Billy stepped in front of her, pushed the pizza remains aside, and emptied my bag onto the kitchen table. The better to find other incriminating evidence of criminality or slovenliness. My date book-life record which theoretically holds everything important tumbled out along with a pile of detritus until the table looked like a landfill site. Amazing how many charge slips, junk mails, lipstick-stained tissues, ATM statements, and notched bus tickets a person could accumulate in a few days. Along with seven lipsticks, a bottle of nail polish, and—I counted them—thirteen ballpoint pens. Matchbooks from restaurants I wanted to remember. The paper bag with the rainbow-colored three-by-fives and pen I’d bought at Emily’s. A ring of keys to the school, to here, to doors I could no longer remember. A paperback. Two of Karen’s barrettes. A small can of hair spray and a folding hairbrush, a pressed powder compact. You’d think I would always be impeccably groomed, wouldn’t you? Sixty-four cents in loose change. And oh, yes, five Magic Markers, which Karen immediately scooped up.
Beth put separate zippered bags inside her purse for makeup and car keys, and she probably filed receipts properly and promptly in something akin to an evidence bag. Nothing was loose or unmoored or without purpose about her, her home, or her pocketbook. Amazing that we share genetic stock.
“How…where do you think you got that?” Mackenzie asked. He didn’t mean my ballpoint pen collection, either.
“The…gun?” It was hard saying it. It gleamed dully and repulsively
in its plastic envelope. I shook my head “Somebody else put it in there. I didn’t.”
“Who?” Billy asked. “When?”
“Today, I guess,” I said slowly. “Or yesterday, at the parade. I don’t know. I didn’t know it was there.”
My sister, her lawyer husband, and her two children stopped their rapid egress and stood like spectators at a primitive ceremony. Quentin kept clearing her throat as a reminder of where they should be headed, but Beth seemed to have forgotten about her honored guest as well as about detraumatizing Karen at the fund-raiser.

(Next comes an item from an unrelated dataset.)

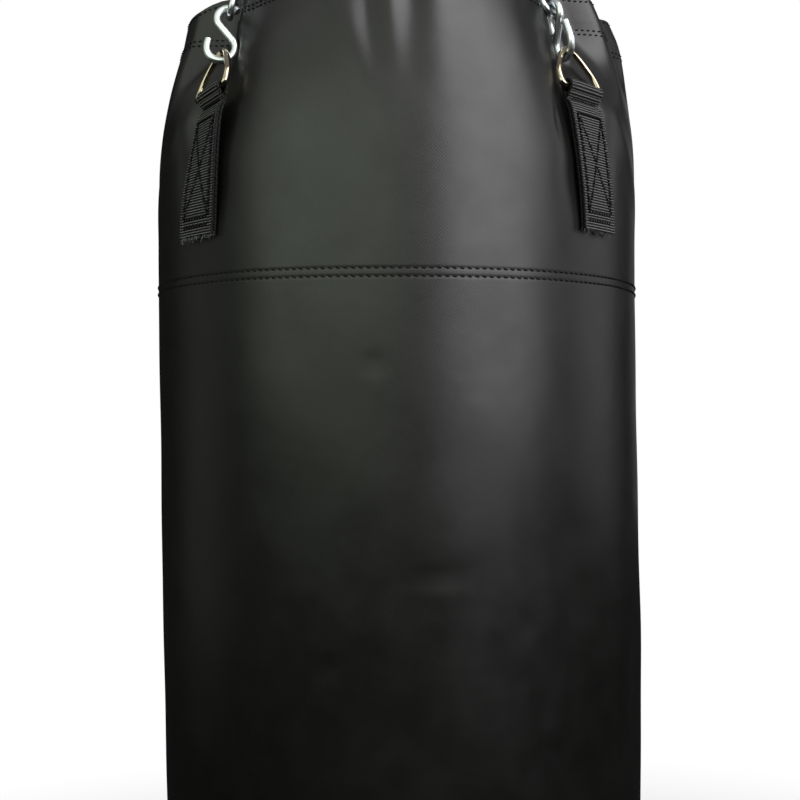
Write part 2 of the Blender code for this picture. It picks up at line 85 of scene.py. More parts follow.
# How far the top of the bag hangs to the right, by depth, and how the straps and the hanging wire press it in
SWAY = [(0.0, 0.0040), (0.02, 0.0056), (0.03, 0.0055), (0.06, 0.0036), (0.095, 0.0023), (0.13, 0.0015),
        (0.165, 0.0009), (0.20, 0.0003), (0.24, 0.0)]
STRAP_DENT = 0.0038
STRAP_HALF_TURN = 8.0
STRAP_DENT_TOP = (0.085, 0.025)
STRAP_DENT_FOOT = (0.200, 0.05)
PRESS_TURN = 14
PRESS_DEPTH = 0.090
PRESS_GAP = 0.0005
PRESS_ROUND = 0.0095
PRESS_EASE = 0.0012
PRESS_FADE = 0.006

# Gathers in the rim: azimuth at the rim, azimuth at the foot, half width, height, and how far down it runs
GATHERS = [
    (-16.0, 3.4, 3.1, 0.0028, 0.190), (-6.6, -2.6, 2.7, -0.0058, 0.115), (-1.4, -1.2, 2.3, 0.0016, 0.115),
    (4.2, 3.4, 3.0, -0.0046, 0.125), (10.5, 9.0, 4.4, 0.0022, 0.150), (32.0, 32.6, 2.8, -0.0020, 0.120),
    (40.8, 39.0, 3.4, 0.0026, 0.165),
]
SIDE_GATHERS = [
    (-9.0, -8.0, 3.0, 0.0016, 0.090), (2.0, 2.0, 3.5, -0.0020, 0.100), (11.0, 9.0, 4.0, 0.0014, 0.090),
]

# Faint dents in the front: azimuth, depth below the rim, half width, half height and how deep
DENTS = [
    (-4.9, 0.297, 2.5, 0.005, 0.0007), (7.5, 0.444, 6.5, 0.006, 0.0008), (6.2, 0.467, 3.0, 0.004, 0.0005),
    (26.7, 0.483, 3.0, 0.006, 0.0007), (-14.7, 0.508, 3.0, 0.005, 0.0006),
    (36.4, 0.121, 0.9, 0.010, 0.0016),
]
SIDE_SWELL = 0.0014
WAVE_HEIGHT = 0.00035

# Rows of points on the shell: depths on its inner face and hem, steps down its outer face, and its foot
INNER_ROWS = (0.235, 0.20, 0.17, 0.14, 0.12, 0.10, 0.085, 0.07, 0.056, 0.044, 0.034, HEM_DEPTH + 0.0012)
HEM_INNER_ROWS = (HEM_DEPTH, 0.020, 0.012, 0.006, 0.002)
OUTER_ROWS = (0.0012, 0.0020)
HEM_END = 0.034
FOLDED_END = 0.20
HEM_STEP = 0.0009
SEAM_STEP = 0.0008
FOLDED_STEP = 0.0032
PLAIN_STEP = 0.0070
FOOT_ROLL = 0.008
FOOT_ROLL_START = BAG_LENGTH - 0.009
FOOT_SEAT = ((BAG_LENGTH - 0.001, 0.012), (BAG_LENGTH - 0.002, 0.013))

# The ridge beside each D-ring and the hollow beyond it: turns are from the strap, in degrees
RIDGE_TOP = 0.080
RIDGE_REACH = 0.090
RIDGE_TURN = (5, 26)
RIDGE = (0.0010, 5.2)
HOLLOW = (0.0005, 5.0)
HOLLOW_TURN = 8.5

# Rows of stitches. The double row dips in front and is a little lower on the right
STITCHES = 236
COLUMNS = 2 * STITCHES
SEAM_DEPTH = 0.2262
SEAM_DIP = 0.0055
SEAM_LEAN = 0.0030
SEAM_SPACING = 0.0057
SEAM_ROW = 3
HEM_ROWS = (0.0034, 0.0238, 0.0275)
HEM_PITCH = 0.0046
HEM_SAG = (80.0, 20.0, 0.0080)
STITCH_SHARES = (0.18, 0.80)
SEAM_THREAD = 0.0005
HEM_THREAD = 0.00042
GROOVE = 0.00012
HOLE = 0.00035
GROOVE_HALF = 0.0009

# Straps
STRAP_WIDTH = 0.038
STRAP_BACK = [(0.1000, 0.1922), (0.1030, 0.1932), (0.1060, 0.1953), (0.1120, 0.1971), (0.1250, 0.1992),
              (0.1370, 0.2008), (0.1500, 0.2023), (0.1650, 0.2037), (0.1800, 0.2046), (0.1985, 0.2049)]
STRAP_PINCH = [(0.0968, 0.1970), (0.0995, 0.1945), (0.1020, 0.1943), (0.1040, 0.1970)]
LOOP_FOOT = 0.1008
BOX_TOP = 0.1118
BOX_FOOT = 0.1850
BOX_LAST = 0.1910
BOX_EDGE = 0.0050
BOX_PITCH = 0.0027
BOX_THREAD = 0.00075
BAR_PITCH = 0.0031
BAR_LEAN = 0.0013
BAR_THREAD = 0.00068
STITCH_SINK = 0.0003
SELVEDGE = 0.84
CORDS = 3
PLY = 0.0025
PLY_GAP = 0.0001
BAR_RADIUS = 0.1955
BAR_DEPTH = 0.0915
STRAP_END = 0.1985
RIB_PITCH = 0.0020
RIB_HEIGHT = 0.00075
FRAY_ENDS = 52
FRAY_THREAD = 0.00026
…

“How could you not feel it?” My oftentimes beloved looked at me with less than full approval.
“For Pete’s sake!” I censored what came naturally in deference to the young ears still in the room. “My bag isn’t like one of your pants pockets. It’s more like a suitcase. I wouldn’t notice a boulder if it were dropped in there. First of all, I had a coat on, a muffler—there were layers of padding separating it from me. But even without that, usually I have a roll book in there, and at least one textbook, too. I don’t always carry my briefcase, because everything fits in this. During vacation, it’s been lighter than usual, and that…” I gestured toward the table and the plastic bag with its deadly contents. “I didn’t feel it. Didn’t register the difference.”

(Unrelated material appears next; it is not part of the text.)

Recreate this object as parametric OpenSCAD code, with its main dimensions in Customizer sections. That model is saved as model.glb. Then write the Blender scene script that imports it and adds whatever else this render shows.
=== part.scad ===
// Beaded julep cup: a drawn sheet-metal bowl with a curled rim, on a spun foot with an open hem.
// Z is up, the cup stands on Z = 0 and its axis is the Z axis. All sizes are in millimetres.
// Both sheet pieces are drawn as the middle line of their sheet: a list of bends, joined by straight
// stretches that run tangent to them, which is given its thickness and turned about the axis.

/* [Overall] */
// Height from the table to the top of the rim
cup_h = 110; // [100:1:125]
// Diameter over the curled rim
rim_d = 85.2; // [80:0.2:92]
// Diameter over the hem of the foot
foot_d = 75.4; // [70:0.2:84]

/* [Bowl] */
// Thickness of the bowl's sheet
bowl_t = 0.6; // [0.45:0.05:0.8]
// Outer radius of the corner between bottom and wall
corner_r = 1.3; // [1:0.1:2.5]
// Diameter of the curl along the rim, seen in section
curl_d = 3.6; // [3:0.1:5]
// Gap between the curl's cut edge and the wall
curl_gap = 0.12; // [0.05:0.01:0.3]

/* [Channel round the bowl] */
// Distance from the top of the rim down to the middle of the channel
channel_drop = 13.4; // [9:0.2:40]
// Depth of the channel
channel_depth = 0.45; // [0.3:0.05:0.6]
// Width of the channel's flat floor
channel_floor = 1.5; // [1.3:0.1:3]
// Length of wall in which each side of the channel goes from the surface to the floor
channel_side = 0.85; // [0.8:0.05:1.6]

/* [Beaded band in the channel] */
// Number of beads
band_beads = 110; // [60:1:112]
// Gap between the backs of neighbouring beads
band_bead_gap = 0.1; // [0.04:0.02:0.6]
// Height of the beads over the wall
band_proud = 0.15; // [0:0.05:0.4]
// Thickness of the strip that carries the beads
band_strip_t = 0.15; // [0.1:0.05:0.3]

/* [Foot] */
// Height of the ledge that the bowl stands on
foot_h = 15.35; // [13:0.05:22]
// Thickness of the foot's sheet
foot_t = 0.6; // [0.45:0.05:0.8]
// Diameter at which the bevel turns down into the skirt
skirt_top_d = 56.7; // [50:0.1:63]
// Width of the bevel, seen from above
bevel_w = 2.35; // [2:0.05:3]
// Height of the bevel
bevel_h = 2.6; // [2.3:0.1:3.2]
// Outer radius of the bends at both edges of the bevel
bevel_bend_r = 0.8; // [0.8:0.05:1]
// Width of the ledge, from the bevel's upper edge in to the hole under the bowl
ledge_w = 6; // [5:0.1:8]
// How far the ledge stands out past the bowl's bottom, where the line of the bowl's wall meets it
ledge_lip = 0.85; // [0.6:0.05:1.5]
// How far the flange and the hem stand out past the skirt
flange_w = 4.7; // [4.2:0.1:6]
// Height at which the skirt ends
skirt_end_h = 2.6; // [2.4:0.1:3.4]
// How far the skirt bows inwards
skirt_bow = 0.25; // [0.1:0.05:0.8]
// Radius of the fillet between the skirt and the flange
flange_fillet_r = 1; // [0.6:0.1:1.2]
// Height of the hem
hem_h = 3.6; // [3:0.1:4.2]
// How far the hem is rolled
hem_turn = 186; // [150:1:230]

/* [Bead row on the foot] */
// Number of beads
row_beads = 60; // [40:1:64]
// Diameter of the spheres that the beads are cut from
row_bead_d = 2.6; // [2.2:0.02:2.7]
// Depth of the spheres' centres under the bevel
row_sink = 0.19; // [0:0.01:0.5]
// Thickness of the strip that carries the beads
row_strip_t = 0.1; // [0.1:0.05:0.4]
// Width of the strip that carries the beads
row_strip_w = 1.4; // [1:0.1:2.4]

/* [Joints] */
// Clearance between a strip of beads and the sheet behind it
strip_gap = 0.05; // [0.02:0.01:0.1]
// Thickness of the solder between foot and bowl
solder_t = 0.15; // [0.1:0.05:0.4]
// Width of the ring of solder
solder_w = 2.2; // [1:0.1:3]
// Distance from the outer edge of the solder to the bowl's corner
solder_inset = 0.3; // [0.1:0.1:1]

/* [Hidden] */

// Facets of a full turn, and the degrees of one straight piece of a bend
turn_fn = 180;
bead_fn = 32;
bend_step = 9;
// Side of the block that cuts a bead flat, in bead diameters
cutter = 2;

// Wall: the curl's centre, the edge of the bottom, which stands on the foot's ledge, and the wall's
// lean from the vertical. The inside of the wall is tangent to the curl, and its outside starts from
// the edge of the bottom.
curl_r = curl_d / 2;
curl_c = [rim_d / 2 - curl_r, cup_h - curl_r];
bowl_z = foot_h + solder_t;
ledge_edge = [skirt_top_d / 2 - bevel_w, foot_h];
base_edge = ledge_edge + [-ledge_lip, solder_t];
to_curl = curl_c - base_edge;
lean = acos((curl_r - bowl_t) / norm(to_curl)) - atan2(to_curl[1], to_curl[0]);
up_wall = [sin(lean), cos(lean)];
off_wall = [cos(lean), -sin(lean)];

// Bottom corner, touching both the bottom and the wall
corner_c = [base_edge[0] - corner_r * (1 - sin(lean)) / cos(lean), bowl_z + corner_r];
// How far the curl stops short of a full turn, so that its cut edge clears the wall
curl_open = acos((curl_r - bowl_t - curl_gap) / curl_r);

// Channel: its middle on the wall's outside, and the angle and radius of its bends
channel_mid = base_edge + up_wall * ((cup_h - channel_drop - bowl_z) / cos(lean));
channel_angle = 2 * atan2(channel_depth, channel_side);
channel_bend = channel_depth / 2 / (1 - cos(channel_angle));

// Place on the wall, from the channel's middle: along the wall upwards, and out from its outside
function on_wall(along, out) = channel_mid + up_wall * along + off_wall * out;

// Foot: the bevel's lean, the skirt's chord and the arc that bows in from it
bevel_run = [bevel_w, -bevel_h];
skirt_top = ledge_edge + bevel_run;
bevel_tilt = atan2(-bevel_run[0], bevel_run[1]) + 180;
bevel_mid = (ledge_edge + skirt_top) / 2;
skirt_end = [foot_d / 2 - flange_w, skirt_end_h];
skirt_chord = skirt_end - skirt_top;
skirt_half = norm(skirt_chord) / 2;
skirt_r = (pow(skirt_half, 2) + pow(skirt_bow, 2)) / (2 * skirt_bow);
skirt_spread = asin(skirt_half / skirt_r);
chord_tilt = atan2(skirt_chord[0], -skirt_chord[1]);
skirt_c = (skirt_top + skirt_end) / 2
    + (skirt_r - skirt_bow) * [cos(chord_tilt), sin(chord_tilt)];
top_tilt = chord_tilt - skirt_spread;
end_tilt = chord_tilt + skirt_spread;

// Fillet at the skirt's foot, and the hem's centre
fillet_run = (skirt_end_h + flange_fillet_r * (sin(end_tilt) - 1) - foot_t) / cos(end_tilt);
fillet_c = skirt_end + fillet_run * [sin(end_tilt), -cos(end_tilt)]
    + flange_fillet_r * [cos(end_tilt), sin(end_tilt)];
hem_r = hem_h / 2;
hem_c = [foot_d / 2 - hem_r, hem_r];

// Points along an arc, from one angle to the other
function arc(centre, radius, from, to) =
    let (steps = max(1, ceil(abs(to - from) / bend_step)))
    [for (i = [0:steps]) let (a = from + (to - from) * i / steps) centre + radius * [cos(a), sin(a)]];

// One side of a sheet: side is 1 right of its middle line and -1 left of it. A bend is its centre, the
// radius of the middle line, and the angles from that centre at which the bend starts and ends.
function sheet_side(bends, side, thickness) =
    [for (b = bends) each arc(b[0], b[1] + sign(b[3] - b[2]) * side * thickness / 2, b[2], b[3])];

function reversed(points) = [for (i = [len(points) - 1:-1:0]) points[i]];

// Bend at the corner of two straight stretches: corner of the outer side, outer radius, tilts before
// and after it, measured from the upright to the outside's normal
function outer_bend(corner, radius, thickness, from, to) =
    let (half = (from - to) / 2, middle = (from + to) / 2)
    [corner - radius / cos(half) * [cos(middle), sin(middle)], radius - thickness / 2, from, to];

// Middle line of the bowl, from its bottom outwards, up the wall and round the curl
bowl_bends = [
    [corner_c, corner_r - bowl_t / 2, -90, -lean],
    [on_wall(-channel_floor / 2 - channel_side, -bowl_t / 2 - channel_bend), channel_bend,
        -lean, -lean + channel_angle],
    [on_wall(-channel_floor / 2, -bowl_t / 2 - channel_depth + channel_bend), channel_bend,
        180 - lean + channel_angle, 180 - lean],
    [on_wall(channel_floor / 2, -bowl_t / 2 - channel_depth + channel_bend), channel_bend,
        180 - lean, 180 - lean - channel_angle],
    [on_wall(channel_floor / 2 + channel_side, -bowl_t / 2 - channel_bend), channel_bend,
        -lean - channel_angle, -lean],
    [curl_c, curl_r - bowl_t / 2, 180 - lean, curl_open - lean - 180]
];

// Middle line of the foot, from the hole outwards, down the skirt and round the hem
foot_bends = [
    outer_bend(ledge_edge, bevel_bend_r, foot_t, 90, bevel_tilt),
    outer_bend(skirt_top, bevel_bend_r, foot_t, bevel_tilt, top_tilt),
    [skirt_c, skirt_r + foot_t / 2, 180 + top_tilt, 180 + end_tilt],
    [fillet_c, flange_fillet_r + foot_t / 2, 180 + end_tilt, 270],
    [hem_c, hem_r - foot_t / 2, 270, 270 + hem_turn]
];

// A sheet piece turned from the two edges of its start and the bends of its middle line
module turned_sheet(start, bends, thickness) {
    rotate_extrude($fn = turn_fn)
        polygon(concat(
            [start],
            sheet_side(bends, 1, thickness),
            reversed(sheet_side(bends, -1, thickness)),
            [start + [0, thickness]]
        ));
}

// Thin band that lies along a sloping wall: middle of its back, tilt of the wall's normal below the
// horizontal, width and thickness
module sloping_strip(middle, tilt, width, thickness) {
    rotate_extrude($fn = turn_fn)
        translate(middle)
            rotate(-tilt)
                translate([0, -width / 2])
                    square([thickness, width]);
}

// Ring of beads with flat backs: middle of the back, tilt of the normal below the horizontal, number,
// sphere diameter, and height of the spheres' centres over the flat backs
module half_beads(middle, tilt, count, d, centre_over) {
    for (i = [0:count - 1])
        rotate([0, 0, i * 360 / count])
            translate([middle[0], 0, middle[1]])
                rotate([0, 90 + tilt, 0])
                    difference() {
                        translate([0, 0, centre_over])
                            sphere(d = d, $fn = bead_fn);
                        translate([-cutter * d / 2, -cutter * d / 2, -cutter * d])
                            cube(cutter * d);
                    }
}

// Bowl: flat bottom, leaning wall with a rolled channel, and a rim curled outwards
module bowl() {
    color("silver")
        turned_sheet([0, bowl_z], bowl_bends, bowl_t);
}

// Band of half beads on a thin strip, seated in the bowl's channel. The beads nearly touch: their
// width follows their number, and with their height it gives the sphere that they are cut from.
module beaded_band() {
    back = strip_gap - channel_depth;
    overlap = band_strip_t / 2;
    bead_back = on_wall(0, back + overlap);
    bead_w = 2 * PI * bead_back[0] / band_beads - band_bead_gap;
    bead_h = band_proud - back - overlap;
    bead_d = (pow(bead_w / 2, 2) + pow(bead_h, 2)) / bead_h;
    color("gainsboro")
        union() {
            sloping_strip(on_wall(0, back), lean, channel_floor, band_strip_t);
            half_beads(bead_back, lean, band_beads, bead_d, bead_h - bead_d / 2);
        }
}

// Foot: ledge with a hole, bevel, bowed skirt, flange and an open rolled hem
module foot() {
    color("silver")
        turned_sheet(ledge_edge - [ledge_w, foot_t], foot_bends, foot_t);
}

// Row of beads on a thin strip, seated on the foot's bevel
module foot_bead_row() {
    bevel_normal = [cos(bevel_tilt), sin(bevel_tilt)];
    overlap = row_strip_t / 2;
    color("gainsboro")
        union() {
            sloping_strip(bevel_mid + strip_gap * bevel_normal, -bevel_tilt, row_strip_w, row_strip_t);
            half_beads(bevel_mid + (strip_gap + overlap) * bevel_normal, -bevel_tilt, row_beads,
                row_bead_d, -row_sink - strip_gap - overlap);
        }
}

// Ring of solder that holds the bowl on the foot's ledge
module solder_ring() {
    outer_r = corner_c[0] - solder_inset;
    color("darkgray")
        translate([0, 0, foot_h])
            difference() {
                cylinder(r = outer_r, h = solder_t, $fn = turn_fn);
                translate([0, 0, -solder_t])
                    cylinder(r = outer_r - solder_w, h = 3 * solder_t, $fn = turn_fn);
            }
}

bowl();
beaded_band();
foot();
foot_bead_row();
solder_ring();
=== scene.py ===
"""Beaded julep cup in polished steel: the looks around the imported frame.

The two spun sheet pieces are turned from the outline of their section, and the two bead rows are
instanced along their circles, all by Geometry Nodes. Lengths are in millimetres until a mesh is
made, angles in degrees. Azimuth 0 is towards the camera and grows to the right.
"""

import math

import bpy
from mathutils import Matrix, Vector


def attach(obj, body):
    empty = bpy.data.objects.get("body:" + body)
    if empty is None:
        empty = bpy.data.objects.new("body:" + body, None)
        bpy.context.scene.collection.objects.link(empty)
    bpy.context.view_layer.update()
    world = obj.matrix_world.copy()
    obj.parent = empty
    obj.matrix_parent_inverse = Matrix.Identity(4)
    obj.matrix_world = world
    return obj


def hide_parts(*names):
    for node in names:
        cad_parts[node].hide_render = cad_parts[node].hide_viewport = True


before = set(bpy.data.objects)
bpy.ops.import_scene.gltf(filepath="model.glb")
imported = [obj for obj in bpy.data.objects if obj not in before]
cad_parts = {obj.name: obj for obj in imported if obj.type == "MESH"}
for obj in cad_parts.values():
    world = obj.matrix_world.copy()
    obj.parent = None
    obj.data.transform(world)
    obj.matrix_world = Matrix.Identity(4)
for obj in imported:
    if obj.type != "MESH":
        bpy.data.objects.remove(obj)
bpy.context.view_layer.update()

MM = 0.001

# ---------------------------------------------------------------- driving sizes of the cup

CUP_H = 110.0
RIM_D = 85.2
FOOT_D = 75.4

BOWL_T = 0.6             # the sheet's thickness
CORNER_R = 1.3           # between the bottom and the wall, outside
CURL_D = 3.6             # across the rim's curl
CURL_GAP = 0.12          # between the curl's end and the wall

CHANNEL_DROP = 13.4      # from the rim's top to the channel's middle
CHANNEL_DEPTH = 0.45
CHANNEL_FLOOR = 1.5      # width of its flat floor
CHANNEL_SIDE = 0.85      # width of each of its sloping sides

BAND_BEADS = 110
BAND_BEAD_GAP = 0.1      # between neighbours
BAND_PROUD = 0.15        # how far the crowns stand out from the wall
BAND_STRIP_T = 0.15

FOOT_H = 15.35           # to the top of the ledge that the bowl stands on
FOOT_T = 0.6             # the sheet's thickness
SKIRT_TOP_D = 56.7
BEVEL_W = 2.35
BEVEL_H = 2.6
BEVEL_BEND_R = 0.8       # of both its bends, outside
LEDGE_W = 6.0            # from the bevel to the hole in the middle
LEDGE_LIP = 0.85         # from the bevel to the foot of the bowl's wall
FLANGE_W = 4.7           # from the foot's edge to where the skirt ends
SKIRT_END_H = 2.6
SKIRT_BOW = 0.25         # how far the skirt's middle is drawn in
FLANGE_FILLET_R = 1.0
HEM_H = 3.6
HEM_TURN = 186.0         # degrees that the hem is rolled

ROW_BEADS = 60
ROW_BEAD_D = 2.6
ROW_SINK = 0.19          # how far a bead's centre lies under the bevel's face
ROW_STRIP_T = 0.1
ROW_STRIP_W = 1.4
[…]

“It’s not heavy, anyway,” Billy said. “Lady’s weapon.”
“Wait a minute—not this lady’s, if that’s what you’re saying!”
“No, no,” Mackenzie said. “An expression. It’s small, see how short the barrel is? With a short range and not a lot of accuracy. Its advantage is that it can be concealed.”

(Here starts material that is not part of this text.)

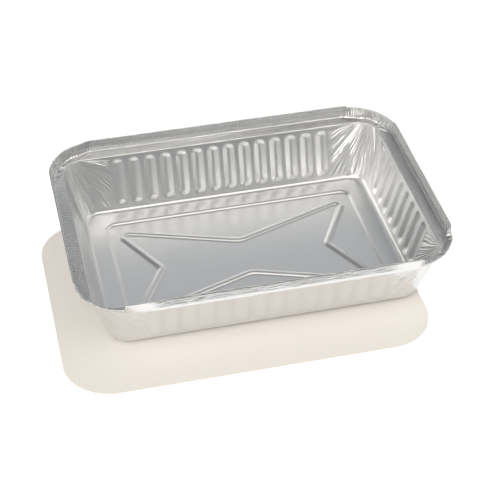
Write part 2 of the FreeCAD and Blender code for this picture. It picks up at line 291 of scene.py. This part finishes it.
def floor_shape(across, up):
    x = (across * 2 - 1) * FLOOR_X
    y = (up * 2 - 1) * FLOOR_Y
    over_x = np.maximum(np.abs(x) - (FLOOR_X - FLOOR_R), 0.0)
    over_y = np.maximum(np.abs(y) - (FLOOR_Y - FLOOR_R), 0.0)
    reach = np.hypot(over_x, over_y)
    pull = np.where(reach > 1e-6, np.maximum(over_x, over_y) / np.maximum(reach, 1e-6), 1.0)
    x = x - np.sign(x) * over_x * (1 - pull)
    y = y - np.sign(y) * over_y * (1 - pull)
    inside = -box_distance(x, y, PANEL_X, PANEL_Y, PANEL_R)
    z = RING - PANEL_STEP * ease((inside + 0.1) / 1.6)
    z = z + STAR_HEIGHT * ease((2.3 - star_distance(x, y)) / 1.7)
    soft = ease(-box_distance(x, y, FLOOR_X, FLOOR_Y, FLOOR_R) / 8.0)
    z = z + soft * (0.10 * ripple(x, y, z * 0, 40.0, 1) + 0.012 * ripple(x, y, z * 0, 9.0, 2))
    z = np.maximum(z, 0.12)
    return x, y, z, x, y


bm = bmesh.new()
press(bm, 264, 176, floor_shape)
foil_floor = foil_piece("foil_floor", bm)

# %% [markdown]
# ## The flutes
# Between the corners each wall carries a row of upright flutes: shallow pockets with rounded ends, pressed
# outward so that the thin wall stays stiff. The grid of a wall has its columns at the flutes' edges, where
# the sheet bends, and few on the flats.

# %% A row of flutes
FLUTE_W, FLUTE_DEPTH = 8.3, 1.4             # width at the wall, and how far a flute stands out
FLUTE_SLOPE, FLUTE_END = 3.7, 3.7           # run of its sloping sides and ends
FLUTE_PITCH, FLUTE_MARGIN = 10.1, 0.75      # least spacing, and the gap to the folds
FLUTE_LOW, FLUTE_HIGH = 4.8, 34.9           # levels of its ends
CREASE_DROP = 0.67                          # the wall ends this far under the ledge, where the crease begins
WALL_TOP = LEDGE - CREASE_DROP


def flute_row(fan):
    """Places of the flutes between the folds, and the columns that follow their edges."""
    span = 2 * (fan - FLUTE_MARGIN - FLUTE_W / 2)
    gaps = int(span / FLUTE_PITCH)
    centres = np.linspace(-span / 2, span / 2, gaps + 1)
    half = [0.45, 0.85, 1.5, 2.2, 2.9, 3.6, 3.9, 4.15]
    steps = [-v for v in half] + [0.0] + half
    columns = sorted([-fan, fan] + [c + s for c in centres for s in steps if abs(c + s) < fan])
    return centres, np.array(columns)


def ramp(t, round_off=0.12):
    """A straight slope from 0 to 1 with softly rounded ends."""
    t = np.clip(t, 0.0, 1.0)
    low, high = t * t / (2 * round_off), (1 - round_off) - (1 - t) ** 2 / (2 * round_off)
    middle = t - round_off / 2
    return np.where(t < round_off, low, np.where(t > 1 - round_off, high, middle)) / (1 - round_off)


def flute_depth(along, level, centres):
    """How far the wall stands out at each place."""
    nearest = centres[np.argmin(np.abs(along[:, None] - centres[None, :]), axis=1)]
    beside = (np.abs(along - nearest) - (FLUTE_W / 2 - FLUTE_SLOPE)) / FLUTE_SLOPE
    middle = (FLUTE_LOW + FLUTE_HIGH) / 2
    beyond = (np.abs(level - middle) - ((FLUTE_HIGH - FLUTE_LOW) / 2 - FLUTE_END)) / FLUTE_END
    edge = np.hypot(np.clip(beside, 0.0, 1.0), np.clip(beyond, 0.0, 1.0))
    return FLUTE_DEPTH * ramp(1.0 - edge)


print("a long wall has", len(flute_row(FAN_X)[0]), "flutes, and a short one", len(flute_row(FAN_Y)[0]))

# %% [markdown]
# ## The walls
# A wall is one flat patch that leans out, with its row of flutes and a few soft waves. The four are made by
# the same function, turned by a quarter each time. The waves die out at the edges, where the next sheet
# joins.

# %% The four walls
WALL_LEVELS = np.concatenate(
    [[FOOT], np.linspace(4.8, 8.6, 8), np.linspace(11, 29, 7), np.linspace(31.2, 35.0, 8), [WALL_TOP]]
)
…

“Like in a woman’s purse,” Billy said with a sigh that was half snort. “Even a normal one. Normal purse, not normal woman, I mean.” He not only looked at me with that impassive suspicion, but now he eyed Mackenzie with something less than full trust. Afraid Mackenzie was covering up for his murderous lover. After all, I’d known the prime suspect and was, in fact, his declared alibi, and now that I apparently was holding and hiding the murder weapon, my denials of ever having seen Vincent smelled suspicious. As in…accomplice.